A: Another way to add code to the preamble is to pass it directly to the header-includes field in the YAML frontmatter. The advantage of using header-includesis that you can keep everything in one R Markdown document.
However, if your report is to be generated in multiple output formats, we still recommend that you use the includes method, because the header-includes field is unconditional, and will be included in non-LaTeX output documents, too. By comparison, the includes option is only applied to the pdf_document format.
Ref:
https://github.com/hao203/rmarkdown-YAML?tab=readme-ov-file#chinesejapanese-support
https://bookdown.org/yihui/rmarkdown-cookbook/latex-preamble.html
header-includes
Tex style and package loading can also put in header-includes.
Ex.1
---
output: pdf_document
header-includes:
- \usepackage{fancyhdr}
- \pagestyle{fancy}
- \usepackage{ctex} #TeX package for Chinese
- \fancyhead[L]{MANUSCRIPT AUTHORS}
- \fancyhead[R]{MANUSCRIPT SHORT TITLE}
- \usepackage{lineno} # TeX package for line numbers
- \linenumbers
---Ex.2
---
title: Adding a Logo to LaTeX Title
author: Michael Harper
date: December 7th, 2018
output: pdf_document
header-includes:
- \usepackage{titling}
- \pretitle{\begin{center}
\includegraphics[width=2in,height=2in]{logo.jpg}\LARGE\\}
- \posttitle{\end{center}}
---Ex.3
To override or extend some CSS for just one document, include for example:
---
output: html_document
header-includes: |
<style>
blockquote {
font-style: italic;
}
tr.even {
background-color: #f0f0f0;
}
td, th {
padding: 0.5em 2em 0.5em 0.5em;
}
tbody {
border-bottom: none;
}
</style>
---Change Font
The default font is \usepackage{lmodern} in bookdown.

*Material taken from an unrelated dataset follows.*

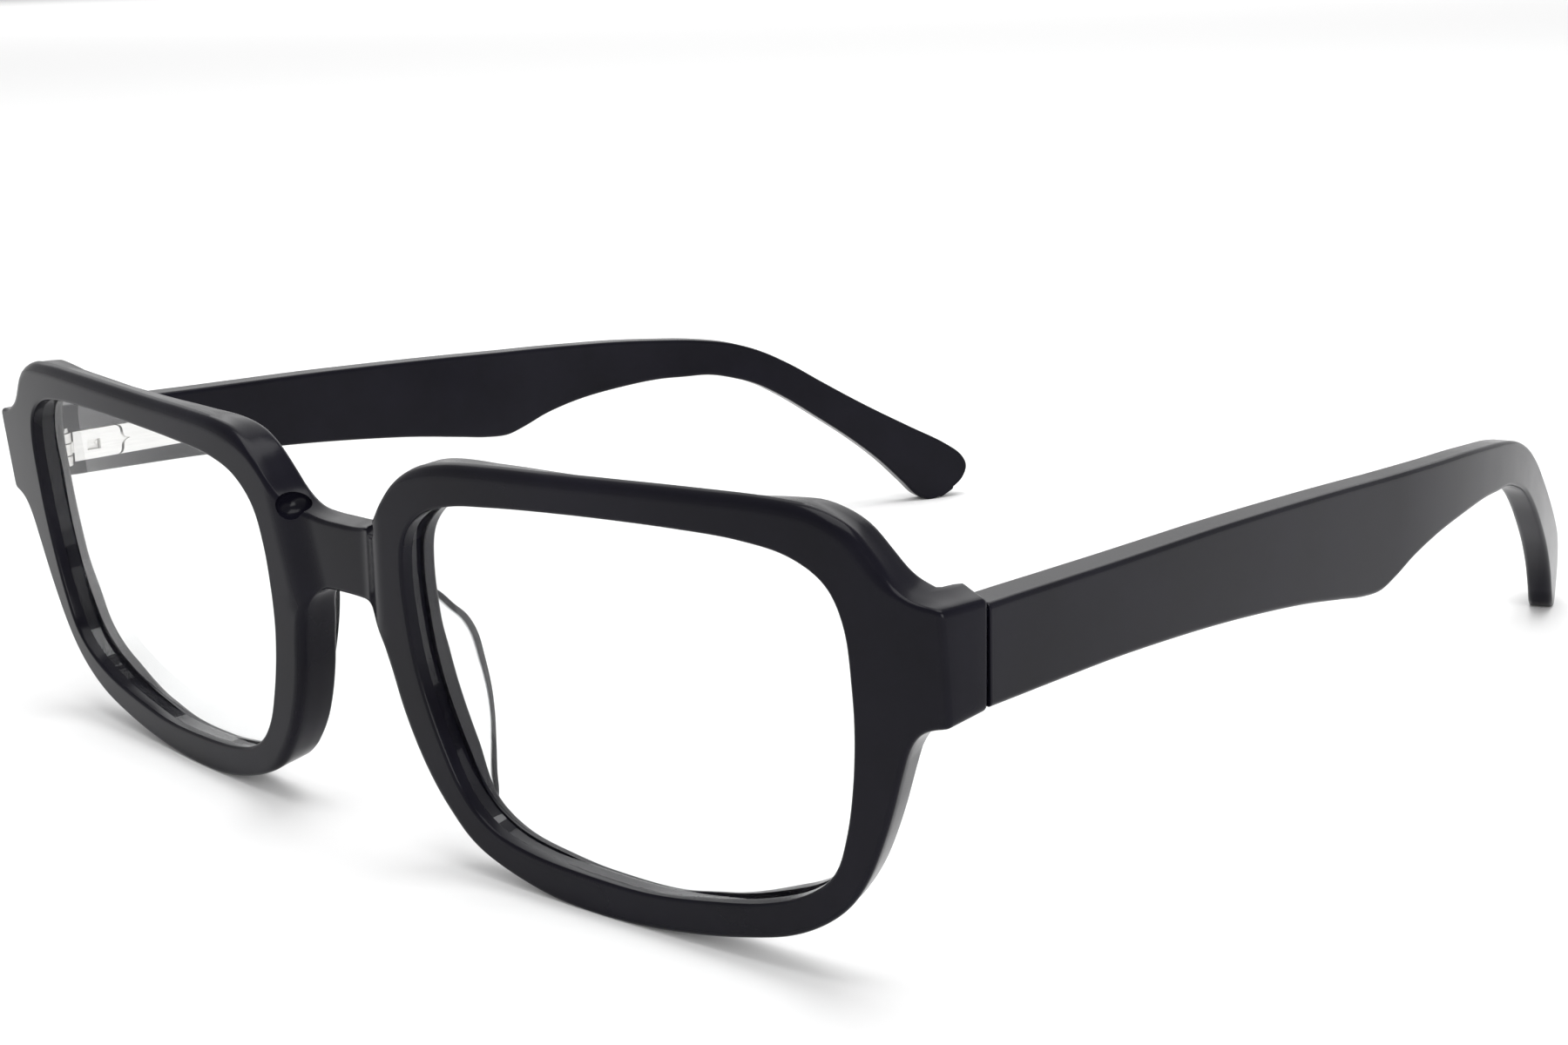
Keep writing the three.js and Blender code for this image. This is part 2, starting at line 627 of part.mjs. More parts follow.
const group = new THREE.Group();
for (const [name, manifold, material] of made) {
  const mesh = new THREE.Mesh(geometryOf(manifold), material());
  mesh.name = name;
  group.add(mesh);
}

// Centre the glasses front to back over the origin; they are already centred side to side.
const box = new THREE.Box3().setFromObject(group);
for (const mesh of group.children) mesh.geometry.translate(0, -(box.min.y + box.max.y) / 2, 0);

export default group;
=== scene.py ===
# Black acetate eyeglasses on a pale studio floor. Blender 4.5, metres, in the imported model's own frame.
# Shapes are drawn in millimetres in the frame that the hinge pivot fixes, then carried over by metres().
import math

import bmesh
import bpy
import numpy as np
from mathutils import Matrix, Vector
from mathutils.geometry import delaunay_2d_cdt


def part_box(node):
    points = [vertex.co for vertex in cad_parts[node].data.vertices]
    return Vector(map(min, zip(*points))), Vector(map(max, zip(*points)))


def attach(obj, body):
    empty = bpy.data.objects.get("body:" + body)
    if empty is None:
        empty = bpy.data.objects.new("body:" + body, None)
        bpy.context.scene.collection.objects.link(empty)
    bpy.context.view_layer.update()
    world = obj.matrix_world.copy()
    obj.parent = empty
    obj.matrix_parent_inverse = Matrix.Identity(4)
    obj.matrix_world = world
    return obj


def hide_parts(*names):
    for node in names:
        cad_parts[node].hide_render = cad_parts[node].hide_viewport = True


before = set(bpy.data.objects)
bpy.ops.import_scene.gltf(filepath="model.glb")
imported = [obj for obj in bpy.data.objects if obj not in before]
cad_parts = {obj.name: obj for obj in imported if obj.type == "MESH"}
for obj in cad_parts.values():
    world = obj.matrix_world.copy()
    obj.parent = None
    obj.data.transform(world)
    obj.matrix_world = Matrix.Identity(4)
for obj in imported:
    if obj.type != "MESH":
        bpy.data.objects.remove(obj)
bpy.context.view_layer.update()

# ---- driving dimensions, mm ----
BASE_RADIUS = 418.0  # face form of the front
TILT = math.radians(5.05)  # lean of the front
EYE_LEVEL = 20.41
DEPTH = 4.2  # rim, front to back
EDGE = 0.45  # edge rounding of the rims
GROOVE = (1.34, 2.88, 0.64)  # lens groove: from, to, bite
LENS = (1.45, 2.85, 0.6)  # lens edge: front, back, bite
BRIDGE_STEP = 1.35  # the bridge lies this far behind the rims
RAMP = 2.9  # run of the slope between rim face and bridge
JOINT_OUT, JOINT_IN, JOINT_GAP = 9.7, 11.0, 0.05  # where end piece meets temple, outer and inner side
FLARE, PINCH = 0.289, 0.075  # the end piece spreads sideways and tapers in height towards the rear
SCOOP = ((6.5, 1.6), (11.95, 1.4), (1.4, 1.9))  # hollow by the bridge: centre and reach across, up, deep
FLANK_X, INNER_X = 70.78, 66.95  # end piece, outer and inner side
TEMPLE_X = 71.29  # outer face of the temple, carried forward to the pivot frame's zero
TOE_IN = math.radians(2.935)
CURL_FROM, CURL = 78.0, 0.0026  # the temple bends inwards past here
PIVOT = (66.6, 9.9, 28.8)
PLATE = dict(end=16.8, half=1.75, inner=0.25, thick=0.6)  # cover plates on the temple
BOX_OUTER = 2.95
FIT = 0.05  # room around the hinge parts in the temple
TEMPLE_EDGE = 0.5
SHARP = 38.0  # degrees; edges sharper than this stay crisp

FRONT_OUTLINE = [
    (0, 11), (2.6, 11.05), (5.2, 11.5), (7.3, 12.75), (9.15, 14.75), (11.35, 16.95), (14, 18.45),
    (17.5, 19.25), (23.8, 19.7), (30, 19.9), (39.2, 20.2), (48, 20.4), (55, 20.4), (59.2, 20),
    (62.3, 18.7), (64.4, 16.5), (66.2, 14.4), (68.2, 13.5), (70.5, 13.3), (70.5, 3.6), (68.8, 3.3),
    (67.6, 2.7), (66.6, 1.4), (65.6, -1.2), (64.4, -4.7), (63.1, -7.9), (61.6, -10.9), (59.8, -13.4),
    (57.2, -15.6), (53.5, -17.5), (48.2, -18.9), (42.6, -19.9), (36, -20.6), (31, -20.72), (26, -20.4),
    (21.6, -19.5), (18, -18.35), (15, -16.9), (12.8, -14.8), (10.75, -12), (9.1, -8.75), (7.85, -5.3),
    (6.95, -1.6), (6, 1.3), (5, 3), (3.8, 3.8), (2.2, 4), (0, 4.05),
]
LUG_CORNER = 18  # FRONT_OUTLINE turns down the end of the lug after this point
OPENING = [
    (61.65, 5.5), (61.35, 10.9), (60, 14), (56.9, 15.9), (52, 16.75), (45.5, 16.95), (34.6, 16.75),
    (24, 16.15), (18.4, 15.5), (14.4, 14.1), (11.9, 11.5), (11, 7.8), (10.9, 3.5), (11.2, -0.5),
    (12.1, -4.5), (13.45, -8.4), (15, -11.7), (17, -14.1), (19.8, -15.7), (23.8, -16.6), (31.2, -17.1),
    (38, -17.1), (45, -16.2), (51, -15), (55.6, -13.2), (58.45, -10.8), (60, -7), (61, -2.5),
    (61.55, 2),
]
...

Can specify alternative fonts in preamble.tex as follows:
Fonts known to LuaTeX or XeTEX may be loaded by their standard names as you’d speak them out loud, such as Times New Roman or Adobe Garamond. ‘Known to’ in this case generally means ‘exists in a standard fonts location’ such as ~/Library/Fonts on macOS, or C:\Windows\Fonts on Windows. In LuaTEX, fonts found in the TEXMF tree can also be loaded by name. In XeTEX, fonts found in the TEXMF tree can be loaded in Windows and Linux, but not on macOS.